A tese de que presidente de tribunal não tem competência para modificar decisões e cálculos de primeira instância foi contestada pela conselheira Ana Maria Brito. Ela citou despacho de Hirs, que indeferiu a impugnação de um precatório, determinou a retirada de documentos do processo e mandou renumerar as páginas. Os cálculos foram refeitos em menos de 24 horas, com valores “que causam espécie”, disse a conselheira.

Nos tribunais da Bahia e do Paraná, havia resistência a decisões determinadas ainda na época dos ex-corregedores Gilson Dipp e Eliana Calmon. Aparentemente, essa desobediência era estimulada por pedidos de vista e adiamentos nos julgamentos do CNJ.

Por cautela, o atual corregedor, ministro Francisco Falcão, aguardou a formação do novo colegiado para desengavetar casos antigos. Até ontem, havia o risco de pressões políticas e o temor de que o julgamento dos desembargadores baianos fosse embaraçado por pedido de vista.

Comentários

  1. Por favor, é muita maldade achar que esta decisão tem relaçao com a candidatura de Eliana Calmon ao senado pela Bahia. Um absurdo achar que aguardaram a proximidade de eleições para esta decisão liminar. Tudo tem limite…sem conspirações.

  2. Concordo com Rubens Curado quanto ao caráter educativo da medida. Assumir a presidência de um Tribunal não é obrigatório. Quem o faz deve responsabilizar-se pela administração ainda que isento de má-fé, salvo questões excludentes (observação que coloco).
    A história que se conta, porém, revela um paradoxo. Choca a naturalidade com que se diz: 1.) uma aparente protelação dos feitos por composições anteriores do CNJ; 2.) o Corregedor aguarda nova formação para só então desengavetar esses casos.
    Pergunto: 1.) doravante seria correto o Relator de determinado feito, mesmo em outras esferas da Justiça, aguardar nova composição da Turma (supostamente mais favorável ao pensamento dele) para só então mandar seu voto à sessão de julgamento? 2.) agindo assim, há insenção para conduzir e decidir o processo? 3.) não há violência ao princípio do juiz natural? 4.) o destino dos litigantes não estaria submetido ao que pensa o julgador (o indivíduo) do dia (e conforme o dia) sobre o que dizem leis, Constituição e o próprio direito? 5.) vale lançar mão de todos os meios para que se justifique o fim pretendido? E qual fim? E de acordo com quem? 6.) atos dessa natureza não teriam os mesmos vícios daqueles que se pretende condenar? 7.) a atitude é legal? É moral? É honesta? Não se estaria deslegitimando um tribunal criado justamente para coibir essas situações? 8.) sendo legítima e correta a atitude, não caberia a investigação e eventual procedimento quanto aos membros anteriores do tribunal ou turma, inclusive na mesma linha de raciocínio que aqui se prega? 9.) a ser verdade esse relato, não teríamos em tese, ato de prevaricação no primeiro ou então no segundo caso? 10.) desprezar tudo isso, seria enfim, educativo?

    1. Sérgio
      A resposta a tudo isso será dada pelo STF, quando dos recursos dos prejudicados. Aí veremos se o STF aprova isso. Mas compartilho de suas dúvidas.

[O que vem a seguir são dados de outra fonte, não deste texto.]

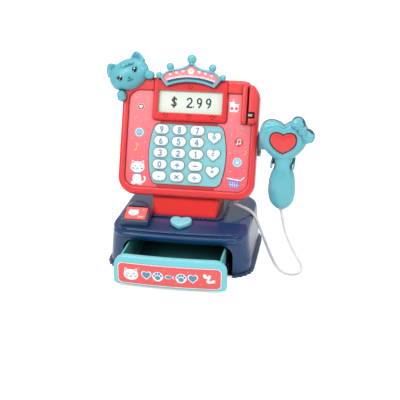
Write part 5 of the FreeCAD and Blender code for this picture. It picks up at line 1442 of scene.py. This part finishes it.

    2. Embora alguns fiquemos chocados, Sérgio, a naturalidade dessa conduta é estimulada por ficar bem diante da opinião pública (e publicada), a quem aqueles que se preocupam com suas indagações sempre parecerão interessados na continuidade dos desmandos de forma corporativa. Diante desse maniqueísmo, somado aos holofotes que iluminam alguns (ou serão muitos?) vaidosos, a caça continua… Parabéns por suas colocações.

    3. Olá! Caros Comentaristas! E, Fred! Olá! Sérgio, como vai., ótimas questões. Olá! Paulo, como vai., ótima argumentação. Olá! José Tadeu Picolo Zanoni, como vai., é isso mesmo. Aguardemos o que dirá o STF. O cnj não me encanta. Por sinal, me desencanta! Que o STF diga, sobre. OPINIÃO!

  3. Fica claro que a presença de membros oriundos da magistratura na Conselho, quando integrantes ou ex-integrantes de Diretorias de associações classistas, tem o único propósito de buscar postergar indefinidamente qualquer decisão do Conselho que leve, no mínimo, ao afastamento de suspeitos, das instituições a que pertencem. É notório o fato e a própria decisão de aguardar o novo colegiado corrobora esta constatação. É o habitual modus operandi, que espero tenha sido eliminado, que ocorreu em quase todas as investigações envolvendo juízes ou desembargadores, nas Corregedorias dos TJs e TRFs, nos últimos vinte anos. Mais que tudo, a decisão do CNJ parece ser um claro recado de que esta era de tergiversação e leniência pode estar chegando ao fim no Judiciário brasileiro. Mas conhecendo a persistência dos maus costumes na história brasileira, acredito ser preciso aguardar para ver.